Aldermen-at-Large Joseph Kelley Levasseur stated on his Facebook page that Ameresco, a firm that bid on the City of Manchester’s LED street lighting contract, believes that its competitors were tipped off about their bid during the Request for Proposal (RFP) process. The Queen City used the RFP process rather than a sealed bid system in which the bid would automatically go to the lowest bidder that met the contract’s specifications.
Ameresco’s bid was approximately $1 million lower than the initial bid put in by Philips, a company favored by Mayor Ted Gatsas. According to the post on Levasseur’s Facebook page, “Coincidently after the low bid from Ameresco, Gatsas favorite dropped their bid by one million to almost match Ameresco.”
Levasseur’s post went on to say, “City procurement code does not allow the mayor or anyone associated with the bidding process to divulge to any other bidder what any other bidder bid. Ameresco alleges its competitors were tipped off and were then allowed to come in with new lower bids.”
Alderman Levasseur believes that the RFP process was “corrupted” by Gatsas, who manipulated the bidding to favor Philips so that it would be awarded the contract.
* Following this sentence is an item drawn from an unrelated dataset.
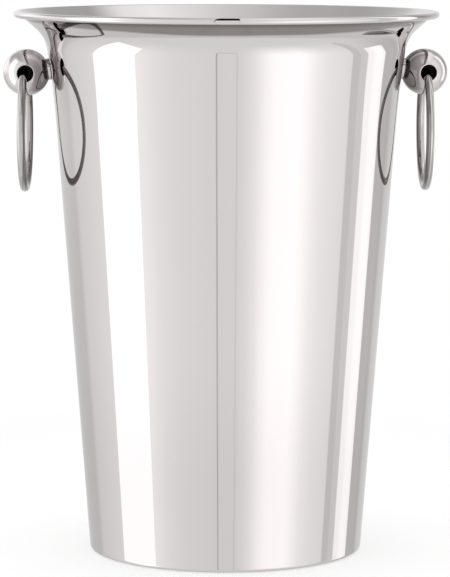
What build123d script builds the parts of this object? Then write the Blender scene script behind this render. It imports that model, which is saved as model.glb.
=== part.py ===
from build123d import *
import math
import os

# A champagne bucket of polished stainless steel. One sheet is spun into a tapered body whose
# top flares out and curls over into a closed bead. Two ball knobs are screwed on from inside,
# and a wire ring hangs from each ball, its two ends sprung into blind holes in the ball.
#
# Millimetres. The origin is the centre of the base on the ground, +Z is up, and the knobs
# stand on the +X (right) and -X (left) sides. The front is the -Y side.

# ---- driving dimensions: body ----
SHEET = 0.8                 # thickness of the spun sheet
HEIGHT = 260.0              # ground to the top of the rim bead
RIM_RADIUS = 101.6          # outermost radius of the rim bead, an 8 inch mouth
BEAD_RADIUS = 1.6           # outside radius of the rolled bead
BEAD_CURL = 285.0           # degrees that the sheet curls round inside the bead
BASE_RADIUS = 65.54         # radius of the cone where it meets the ground plane
WALL_TAPER = 4.40           # degrees that the straight wall leans outwards
FLARE_HEIGHT = 205.5        # where the straight wall starts to bend outwards
SHOULDER_RADIUS = 421.0     # long gentle bend at the start of the flare
SHOULDER_LEAN = 9.4         # degrees of lean where the long bend ends
LIP_LEAN = 48.1             # degrees of lean of the straight lip under the bead
CORNER_RADIUS = 2.0         # outside radius of the corner between wall and foot
RECESS_RADIUS = 54.0        # flat middle of the base, raised off the ground
RECESS_RISE = 2.0           # how far the flat middle is raised
RECESS_BEND = 3.0           # radius of the two bends that raise it

# ---- driving dimensions: knobs and rings ----
SEAT_HEIGHT = 232.3         # where a knob's axis meets the outside of the wall
KNOB_RADIUS = 11.1
KNOB_REACH = 11.35          # from the outside of the wall to the ball's centre
CROSS_RADIUS = 3.8          # the two blind cross holes that hold the ring's ends
CROSS_OFFSET = 0.8          # their axis past the ball's centre, away from the wall
CROSS_LIP = 0.4             # rounding of the cross holes' mouths
CROSS_WEB = 4.0             # solid middle of the ball between the cross holes
COLLAR_RADIUS = 5.15
RING_RADIUS = 27.7          # centre line of the ring's wire
WIRE_RADIUS = 1.95
WIRE_ROOM = 0.4             # between the middle of a wire's end and the web
WIRE_END_ROUND = 0.3
RING_TURN = {"left": -5.2, "right": -2.9}   # degrees that a ring hangs turned, from above
RING_LIFT = {"left": 0.52, "right": 0.29}   # its centre line's top above the holes' axis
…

Levasseur alleges that Gatsas’ motivation was “to get someone close to him the LED lighting contract.”
Some of Gatsas’ behavior during the street lighting bidding process was extreme, even for him. He has been steadfast in his opposition to the intention of many of the aldermen to award the new LED street lighting contract to Siemens rather than Philips. Gatsas went so far as to throw the representatives of Siemens out of his office for allegedly using a metaphor he found offensive, if he is to be believed.
During the March 3 meeting of the Board of Mayor and Aldermen (BOMA) in which the LED street lighting contract was voted on, the mayor engaged in a heated exchange with Levasseur’s fellow Alderman-at-Large, Daniel O’Neil, who favors awarding the $4.5 million contract to Siemens. The longest-serving member of the Board, O’Neil was elected chairman of BOMA by a vote of his fellow alderman and serves as acting-mayor in Gatsas’ absence.
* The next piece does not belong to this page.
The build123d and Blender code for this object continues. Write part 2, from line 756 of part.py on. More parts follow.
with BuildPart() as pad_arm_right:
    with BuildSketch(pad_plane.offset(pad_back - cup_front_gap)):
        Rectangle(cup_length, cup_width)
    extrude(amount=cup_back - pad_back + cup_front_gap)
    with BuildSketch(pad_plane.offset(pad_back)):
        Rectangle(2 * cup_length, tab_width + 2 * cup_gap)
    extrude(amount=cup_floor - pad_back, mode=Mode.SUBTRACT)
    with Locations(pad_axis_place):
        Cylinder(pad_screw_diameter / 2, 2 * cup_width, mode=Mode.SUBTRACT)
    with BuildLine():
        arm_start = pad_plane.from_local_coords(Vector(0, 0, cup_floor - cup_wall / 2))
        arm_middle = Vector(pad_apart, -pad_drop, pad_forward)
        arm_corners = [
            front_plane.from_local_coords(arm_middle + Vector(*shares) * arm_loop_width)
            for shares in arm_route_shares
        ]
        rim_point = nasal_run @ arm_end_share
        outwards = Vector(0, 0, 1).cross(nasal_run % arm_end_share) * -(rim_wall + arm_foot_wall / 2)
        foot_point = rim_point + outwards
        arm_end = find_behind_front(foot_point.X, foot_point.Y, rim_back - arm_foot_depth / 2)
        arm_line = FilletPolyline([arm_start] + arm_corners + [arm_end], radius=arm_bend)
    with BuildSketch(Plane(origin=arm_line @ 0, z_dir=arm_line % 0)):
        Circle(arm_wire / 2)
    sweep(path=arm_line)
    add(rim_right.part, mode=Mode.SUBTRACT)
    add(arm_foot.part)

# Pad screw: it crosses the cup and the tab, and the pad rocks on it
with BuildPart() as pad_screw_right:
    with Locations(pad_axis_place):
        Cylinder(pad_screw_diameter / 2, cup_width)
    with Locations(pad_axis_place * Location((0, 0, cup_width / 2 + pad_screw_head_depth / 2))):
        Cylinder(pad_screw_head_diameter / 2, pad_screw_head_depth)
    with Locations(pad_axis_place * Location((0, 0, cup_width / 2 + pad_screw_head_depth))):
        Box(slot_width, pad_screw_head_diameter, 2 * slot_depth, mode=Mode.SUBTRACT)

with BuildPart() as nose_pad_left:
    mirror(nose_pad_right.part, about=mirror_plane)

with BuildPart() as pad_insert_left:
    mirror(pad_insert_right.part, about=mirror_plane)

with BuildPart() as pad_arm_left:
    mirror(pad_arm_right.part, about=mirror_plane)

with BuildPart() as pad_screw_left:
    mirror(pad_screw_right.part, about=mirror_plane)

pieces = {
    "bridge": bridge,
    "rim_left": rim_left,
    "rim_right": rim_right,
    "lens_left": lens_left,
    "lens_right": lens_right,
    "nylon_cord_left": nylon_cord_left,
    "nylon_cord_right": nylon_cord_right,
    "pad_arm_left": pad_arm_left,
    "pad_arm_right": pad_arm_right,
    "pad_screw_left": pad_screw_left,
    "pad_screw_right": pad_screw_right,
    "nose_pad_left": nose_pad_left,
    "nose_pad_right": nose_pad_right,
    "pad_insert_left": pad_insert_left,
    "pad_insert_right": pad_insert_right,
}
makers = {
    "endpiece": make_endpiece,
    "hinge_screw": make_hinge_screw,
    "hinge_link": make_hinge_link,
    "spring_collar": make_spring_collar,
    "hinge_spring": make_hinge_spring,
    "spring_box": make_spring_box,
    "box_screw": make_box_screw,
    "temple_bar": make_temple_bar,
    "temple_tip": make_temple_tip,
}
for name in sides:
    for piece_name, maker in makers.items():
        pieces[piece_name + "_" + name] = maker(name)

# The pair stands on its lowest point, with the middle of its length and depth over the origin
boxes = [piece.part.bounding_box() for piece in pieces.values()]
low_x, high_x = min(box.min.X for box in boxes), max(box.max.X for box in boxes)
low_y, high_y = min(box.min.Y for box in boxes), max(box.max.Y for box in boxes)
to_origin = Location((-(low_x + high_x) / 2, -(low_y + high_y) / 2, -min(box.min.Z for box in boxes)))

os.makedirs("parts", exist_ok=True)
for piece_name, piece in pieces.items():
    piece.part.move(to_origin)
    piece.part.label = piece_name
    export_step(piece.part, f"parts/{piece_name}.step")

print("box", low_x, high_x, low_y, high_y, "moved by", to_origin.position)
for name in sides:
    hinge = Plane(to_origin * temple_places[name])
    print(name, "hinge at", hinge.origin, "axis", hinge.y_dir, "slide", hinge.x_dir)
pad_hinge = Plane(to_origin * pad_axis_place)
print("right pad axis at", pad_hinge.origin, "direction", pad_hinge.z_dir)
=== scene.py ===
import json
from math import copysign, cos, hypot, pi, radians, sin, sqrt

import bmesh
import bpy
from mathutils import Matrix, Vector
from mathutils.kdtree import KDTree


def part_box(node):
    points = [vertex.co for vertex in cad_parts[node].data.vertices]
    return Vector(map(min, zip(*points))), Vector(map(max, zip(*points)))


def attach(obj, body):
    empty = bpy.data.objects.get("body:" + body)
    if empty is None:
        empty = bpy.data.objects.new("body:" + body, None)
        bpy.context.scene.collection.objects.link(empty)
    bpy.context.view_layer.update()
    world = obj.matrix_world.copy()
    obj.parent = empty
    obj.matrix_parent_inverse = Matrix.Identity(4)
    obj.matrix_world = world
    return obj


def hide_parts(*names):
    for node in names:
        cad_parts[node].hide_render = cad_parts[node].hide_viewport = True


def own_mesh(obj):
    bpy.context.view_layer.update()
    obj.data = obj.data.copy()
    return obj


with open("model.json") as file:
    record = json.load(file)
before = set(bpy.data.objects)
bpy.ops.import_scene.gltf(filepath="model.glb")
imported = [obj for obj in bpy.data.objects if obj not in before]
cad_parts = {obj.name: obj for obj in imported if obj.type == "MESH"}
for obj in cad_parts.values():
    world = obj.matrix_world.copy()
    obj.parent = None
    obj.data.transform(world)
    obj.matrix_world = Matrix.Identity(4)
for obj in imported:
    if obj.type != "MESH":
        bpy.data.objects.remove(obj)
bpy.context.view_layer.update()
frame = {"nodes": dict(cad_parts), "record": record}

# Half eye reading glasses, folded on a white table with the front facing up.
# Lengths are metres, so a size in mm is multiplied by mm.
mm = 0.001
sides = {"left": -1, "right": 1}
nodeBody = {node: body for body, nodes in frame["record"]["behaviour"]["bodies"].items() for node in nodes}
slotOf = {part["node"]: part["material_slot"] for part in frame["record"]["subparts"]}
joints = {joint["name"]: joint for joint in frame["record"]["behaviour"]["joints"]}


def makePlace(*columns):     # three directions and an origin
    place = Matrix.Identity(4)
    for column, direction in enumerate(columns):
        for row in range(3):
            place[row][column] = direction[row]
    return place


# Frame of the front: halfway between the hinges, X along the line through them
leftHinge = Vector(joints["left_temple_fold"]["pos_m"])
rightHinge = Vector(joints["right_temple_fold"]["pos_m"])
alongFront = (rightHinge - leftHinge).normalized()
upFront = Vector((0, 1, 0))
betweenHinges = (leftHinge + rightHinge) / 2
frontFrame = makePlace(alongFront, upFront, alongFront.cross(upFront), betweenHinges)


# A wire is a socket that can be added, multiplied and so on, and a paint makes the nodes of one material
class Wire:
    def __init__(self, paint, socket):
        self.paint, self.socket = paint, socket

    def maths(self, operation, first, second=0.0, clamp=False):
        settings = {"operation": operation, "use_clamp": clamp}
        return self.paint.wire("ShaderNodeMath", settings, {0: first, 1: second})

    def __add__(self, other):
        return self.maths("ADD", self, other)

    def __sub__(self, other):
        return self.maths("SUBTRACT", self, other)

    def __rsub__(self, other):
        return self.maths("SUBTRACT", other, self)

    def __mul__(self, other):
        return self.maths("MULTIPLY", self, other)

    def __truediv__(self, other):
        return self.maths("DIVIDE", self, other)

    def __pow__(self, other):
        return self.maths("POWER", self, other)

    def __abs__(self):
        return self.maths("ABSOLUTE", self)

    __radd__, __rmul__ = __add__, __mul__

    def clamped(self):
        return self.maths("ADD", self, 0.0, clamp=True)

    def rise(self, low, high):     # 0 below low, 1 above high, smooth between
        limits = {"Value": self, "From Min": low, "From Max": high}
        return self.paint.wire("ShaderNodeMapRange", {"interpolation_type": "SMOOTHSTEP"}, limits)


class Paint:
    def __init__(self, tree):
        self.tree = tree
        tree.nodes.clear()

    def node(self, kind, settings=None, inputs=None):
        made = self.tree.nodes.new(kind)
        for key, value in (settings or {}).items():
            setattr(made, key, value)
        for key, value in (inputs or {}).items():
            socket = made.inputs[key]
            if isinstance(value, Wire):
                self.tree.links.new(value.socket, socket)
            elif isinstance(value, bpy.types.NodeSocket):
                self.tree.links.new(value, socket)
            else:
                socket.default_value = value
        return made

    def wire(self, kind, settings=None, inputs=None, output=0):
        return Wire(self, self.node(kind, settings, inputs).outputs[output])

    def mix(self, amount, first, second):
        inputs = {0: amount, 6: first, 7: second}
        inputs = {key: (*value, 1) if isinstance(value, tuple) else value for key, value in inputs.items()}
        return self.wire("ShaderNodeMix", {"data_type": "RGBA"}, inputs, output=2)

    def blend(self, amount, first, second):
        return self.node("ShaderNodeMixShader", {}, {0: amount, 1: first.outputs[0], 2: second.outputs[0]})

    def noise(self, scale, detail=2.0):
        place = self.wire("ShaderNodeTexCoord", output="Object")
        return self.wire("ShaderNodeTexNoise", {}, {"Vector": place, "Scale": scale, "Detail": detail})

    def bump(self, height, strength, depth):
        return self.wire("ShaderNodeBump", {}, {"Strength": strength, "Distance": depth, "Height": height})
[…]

The bad blood between O’Neil and Gatsas was not just limited to their conflict over the awarding of the LED street lighting contract, but over the mayor’s failure to inform the BOMA Chair that he was out of town, vacationing in Aruba. There is a suspicion that Gatsas, who insisted over O’Neil’s objections that he is not required by the City Charter to inform the BOMA Chair of his absence, may have been trying to keep O’Neil from functioning as acting mayor in his absence.
Recounting how an angry Gatsas had kicked the representatives from Siemens out of a meeting in which bids were under review, O’Neil claimed, “I was embarrassed” by the mayor’s behavior.
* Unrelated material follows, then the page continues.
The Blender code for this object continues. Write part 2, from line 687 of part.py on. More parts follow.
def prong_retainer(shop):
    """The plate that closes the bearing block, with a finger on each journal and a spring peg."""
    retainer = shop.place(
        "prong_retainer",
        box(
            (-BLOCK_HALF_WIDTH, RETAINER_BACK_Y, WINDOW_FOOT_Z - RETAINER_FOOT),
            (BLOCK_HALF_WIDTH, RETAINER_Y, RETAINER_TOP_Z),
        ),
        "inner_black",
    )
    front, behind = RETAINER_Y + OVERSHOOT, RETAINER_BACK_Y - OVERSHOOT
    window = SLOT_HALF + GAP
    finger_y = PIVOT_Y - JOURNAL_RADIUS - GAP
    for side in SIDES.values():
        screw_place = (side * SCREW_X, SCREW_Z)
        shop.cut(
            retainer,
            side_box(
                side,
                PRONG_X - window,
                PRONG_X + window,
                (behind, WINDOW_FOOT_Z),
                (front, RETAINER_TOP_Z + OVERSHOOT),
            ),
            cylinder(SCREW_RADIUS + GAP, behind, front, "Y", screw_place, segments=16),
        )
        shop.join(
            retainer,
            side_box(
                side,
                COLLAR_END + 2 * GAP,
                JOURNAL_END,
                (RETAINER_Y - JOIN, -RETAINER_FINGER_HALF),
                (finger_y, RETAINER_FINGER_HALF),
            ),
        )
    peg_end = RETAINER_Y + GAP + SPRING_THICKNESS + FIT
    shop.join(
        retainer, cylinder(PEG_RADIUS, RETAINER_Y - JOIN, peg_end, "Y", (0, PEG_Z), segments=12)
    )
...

Gatsas said he kicked the Siemens reps out of the meeting as he was offended by a metaphor they used to explain their price for LED lighting “smart controls”, which was higher than that of other vendors. Explaining that Siemens’ smart controls were of higher quality than those of the other vendors, a Siemens rep used the purchase of a child’s bike helmet as a metaphor for why someone would be willing to pay a higher price for a better quality product.
Gatsas told O’Neil, “When somebody wanting to do business with the city of Manchester compares a child’s head to smart controls, that’s wrong, that’s absolutely wrong.”
That was the reason the Siemens reps “got thrown out of a meeting,” the Mayor explained.
It was a rather remarkable explanation and one that strains the credulity of more than one observer, even accounting for Gatsas’ fabled bad temper. This is a man who kicked members of the New Hampshire advisory committee to the U.S. Civil Rights Commission out of a meeting of the City’s School Board Committee, which he chairs. In that incident, Gatsas was enraged when the advisory committee members charged that minority and ESL students were being discriminated against due to a lack of minority teachers in Manchester’s schools.
Since that incident, the Civil Rights Commission has increased its scrutiny of Manchester’s school system. Hostility, particularly hostility by elected officials, is used as bellwether to guauge the climate of racism in a community, and Mayor Gatsas wasn’t doing himself or the City of Manchester any favors by being aggressive towards the civil rights committe members. Manchester subsequently was sued by the U.S. Department of Education’s Office for Civil Rights, a sitation that likely could have been avoided had the mayor not been so hot headed and had worked with the civil rights activists to address their grievances.
If Alderman Joseph Kelly Levasseur is right and there is some vested interest behind the mayor’s pushing for the Phillips bid on the street lighting contract, there might have been a different motivation for his booting out the Siemens reps other than mentioning a child’s bike helmet. Time will tell how Ameresco’s complaint will play out in the future.
Like Mayor Gatsas’ civil rights snafu, his behavior may lead to litigation against the city. It may even trigger an investigation into possible bid rigging.